▶ Material:

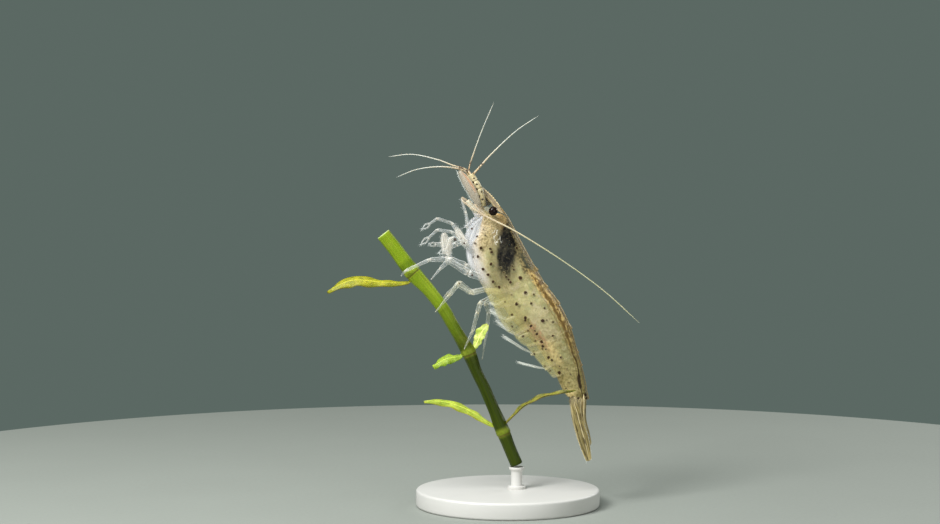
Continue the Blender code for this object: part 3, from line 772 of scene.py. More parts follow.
def limb_finish(name, pale, warm, marks, dotted=0.0):
    """Glassy limbs: a few streaks of white muscle in a clear skin, with painted highlight along
    both edges.
    """
    f = Finish(name)
    around, segment = f.chart()
    segment = segment * LIMB_CHART
    joint = f.step(abs(f.math("WRAP", segment, 0.5, -0.5)), 0.16, 0.03)
    streaks = f.charted((around, 7), (segment, 0.8), 2.0)
    cloud = f.noise(0.7, 2.0)
    # Two white lines along the limb's sides are painted highlight; with the muscle streaks they
    # whiten the colour and make the skin more solid.
    edges = f.step(abs(abs(around - 0.5) - 0.25), 0.095, 0.02)
    muscle_and_highlight = f.most(f.step(streaks, 0.50, 0.62) * 0.6, edges)
    f.colour = f.mix(muscle_and_highlight, tuple(c * 0.72 for c in pale), WHITE)
    f.lay(joint * cloud * 0.6, warm)
    dense = f.step(f.noise(1.1, 1.0) + joint * 0.10, 0.62 - dotted, 0.66 - dotted)
    dots = f.most(f.step(f.cells(0.42), 0.15, 0.10) * dense, f.marks(marks, 0.06, flat=True))
    f.lay(dots, LIMB_BROWN)
    veil = 0.05 + muscle_and_highlight * 0.55 + (cloud - 0.5) * 0.10 + (f.rim(0.5) ** 2.2) * 0.5 + joint * 0.25
    return f.surface(
        Base_Color=f.colour, Alpha=f.cover(veil, dots, 0.12), Roughness=0.30,
        Normal=f.bump(streaks, 0.10, 0.02), Specular_IOR_Level=0.4, **GLASSY,
    )


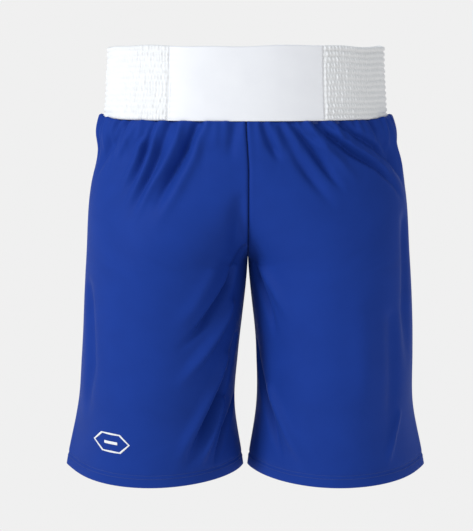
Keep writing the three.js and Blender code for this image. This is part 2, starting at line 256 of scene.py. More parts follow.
RIGHT_SIDE_FOLDS = [
    ([(-52, 88), (-44, 118), (-30, 158)], -3.2, 6.5),
    ([(-24, 90), (-20, 120), (-12, 150)], -2.6, 5.5),
    ([(52, 88), (36, 128), (20, 172)], -3.8, 7.0),
    ([(30, 90), (20, 130), (8, 164)], 2.4, 7.0),
    ([(-44, 290), (-56, 380), (-48, 460)], -4.4, 14.0),
    ([(40, 220), (54, 320), (46, 420)], -4.6, 15.0),
]
side_count = len(LEFT_SIDE_FOLDS + RIGHT_SIDE_FOLDS)
print(f"folds: {len(FRONT_FOLDS)} in front, {len(BACK_FOLDS)} behind, {side_count} at the sides")


# %% [markdown]
# A fold could be sculpted with a brush, and a brush can't be read or changed later. So its height
# at a point comes from how far the point is from the route: a bell curve makes the section round,
# and the fold fades in and out at its ends, as a real one does.

# %% How the folds raise the cloth
FOLD_STRENGTH = 1.5
FOLD_SPREAD = 0.8
ROUTE_LIMIT = 0.995  # a route stays this share of the oval's half width from its centre, at most


def ease(t):
    """A smooth step from 0 to 1: 3 t^2 - 2 t^3."""
    t = np.clip(t, 0, 1)
    return t * t * (3 - 2 * t)


def bell(away, width):
    """A bell curve: e to the power of -(away / width)^2."""
    return np.exp(-((away / width) ** 2))


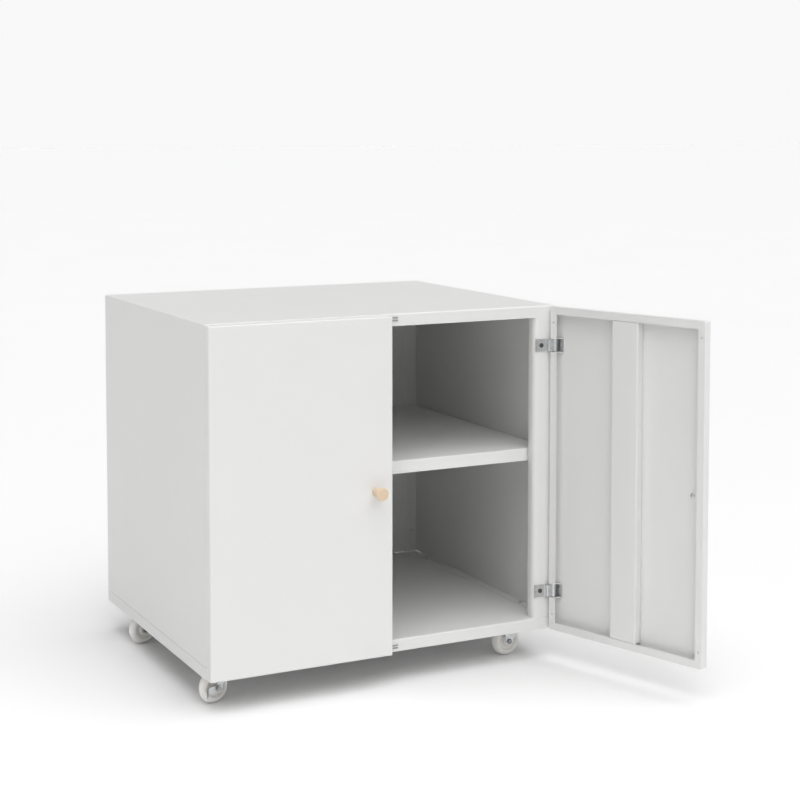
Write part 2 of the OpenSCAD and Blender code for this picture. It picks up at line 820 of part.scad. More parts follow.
top_pan();
bottom_pan();
left_side_panel();
right_side_panel();
back_panel();
shelf();
shelf_brackets();
shelf_screws();
frame_screws();
back_screws();
catch_housings();
catch_magnets();
catch_poles();
catch_screws();
left_hinge_plates();
right_hinge_plates();
hinge_screws();
caster_plates();
caster_studs();
caster_nuts();
king_pins();
swivel_balls();
race_cups();

module place_door(side) {
    if (side == "left") mirror([1, 0, 0]) children();
    else swung(open_angle) children();
}

for (side = ["left", "right"]) {
    place_door(side) color(paint) door_pan();
    place_door(side) color(paint) door_stiffener();
    place_door(side) color(zinc) hinge_leaves();
    place_door(side) color(steel) hinge_pins();
    place_door(side) color(beech) knob();
    place_door(side) color(zinc) knob_screw();
}

for (c = CASTERS) trailing(c) {
    color(zinc) fork();
    color(steel) bush();
    color(nylon) wheel();
}

for (c = CASTERS) if (c[4]) trailing(c) {
    color(steel) axle_bolt();
    color(zinc) axle_nut();
    color(zinc) brake_lever();
}

for (c = CASTERS) if (!c[4]) trailing(c) {
    color(steel) axle_pin();
    color(steel) axle_collar();
}
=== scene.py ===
"""Looks of a mobile printer stand: a white two-door sheet-steel cabinet on four swivel casters.

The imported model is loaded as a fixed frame. Small turned, stamped and moulded pieces are worked out
here as numpy surfaces around it, and every piece gets a procedural finish.
"""

import sys
import json
import logging
import math
from dataclasses import dataclass
from enum import Enum
from typing import Callable, Iterable, Optional, Sequence, Tuple

import bpy
import numpy as np
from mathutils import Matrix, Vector


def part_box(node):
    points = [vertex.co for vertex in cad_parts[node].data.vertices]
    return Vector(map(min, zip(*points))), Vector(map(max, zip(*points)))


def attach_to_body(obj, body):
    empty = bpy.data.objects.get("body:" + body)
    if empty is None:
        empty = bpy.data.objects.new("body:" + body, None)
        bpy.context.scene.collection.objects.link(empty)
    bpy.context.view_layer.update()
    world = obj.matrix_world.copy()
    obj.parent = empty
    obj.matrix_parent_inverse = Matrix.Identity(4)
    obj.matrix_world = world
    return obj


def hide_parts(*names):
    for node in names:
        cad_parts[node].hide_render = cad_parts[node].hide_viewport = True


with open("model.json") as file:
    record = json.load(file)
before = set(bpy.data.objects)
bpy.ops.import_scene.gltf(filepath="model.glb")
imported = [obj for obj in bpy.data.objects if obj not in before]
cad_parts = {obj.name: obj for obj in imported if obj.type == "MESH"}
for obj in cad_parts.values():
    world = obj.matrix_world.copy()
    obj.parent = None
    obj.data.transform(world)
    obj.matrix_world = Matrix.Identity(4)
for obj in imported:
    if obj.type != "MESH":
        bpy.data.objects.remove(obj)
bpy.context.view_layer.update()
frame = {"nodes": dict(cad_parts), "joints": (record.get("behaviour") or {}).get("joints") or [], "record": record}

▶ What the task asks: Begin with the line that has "for (c = CASTERS) if (!c[4])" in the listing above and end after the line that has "if empty is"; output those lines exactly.

▶ The response:
for (c = CASTERS) if (!c[4]) trailing(c) {
    color(steel) axle_pin();
    color(steel) axle_collar();
}
=== scene.py ===
"""Looks of a mobile printer stand: a white two-door sheet-steel cabinet on four swivel casters.

The imported model is loaded as a fixed frame. Small turned, stamped and moulded pieces are worked out
here as numpy surfaces around it, and every piece gets a procedural finish.
"""

import sys
import json
import logging
import math
from dataclasses import dataclass
from enum import Enum
from typing import Callable, Iterable, Optional, Sequence, Tuple

import bpy
import numpy as np
from mathutils import Matrix, Vector


def part_box(node):
    points = [vertex.co for vertex in cad_parts[node].data.vertices]
    return Vector(map(min, zip(*points))), Vector(map(max, zip(*points)))


def attach_to_body(obj, body):
    empty = bpy.data.objects.get("body:" + body)
    if empty is None:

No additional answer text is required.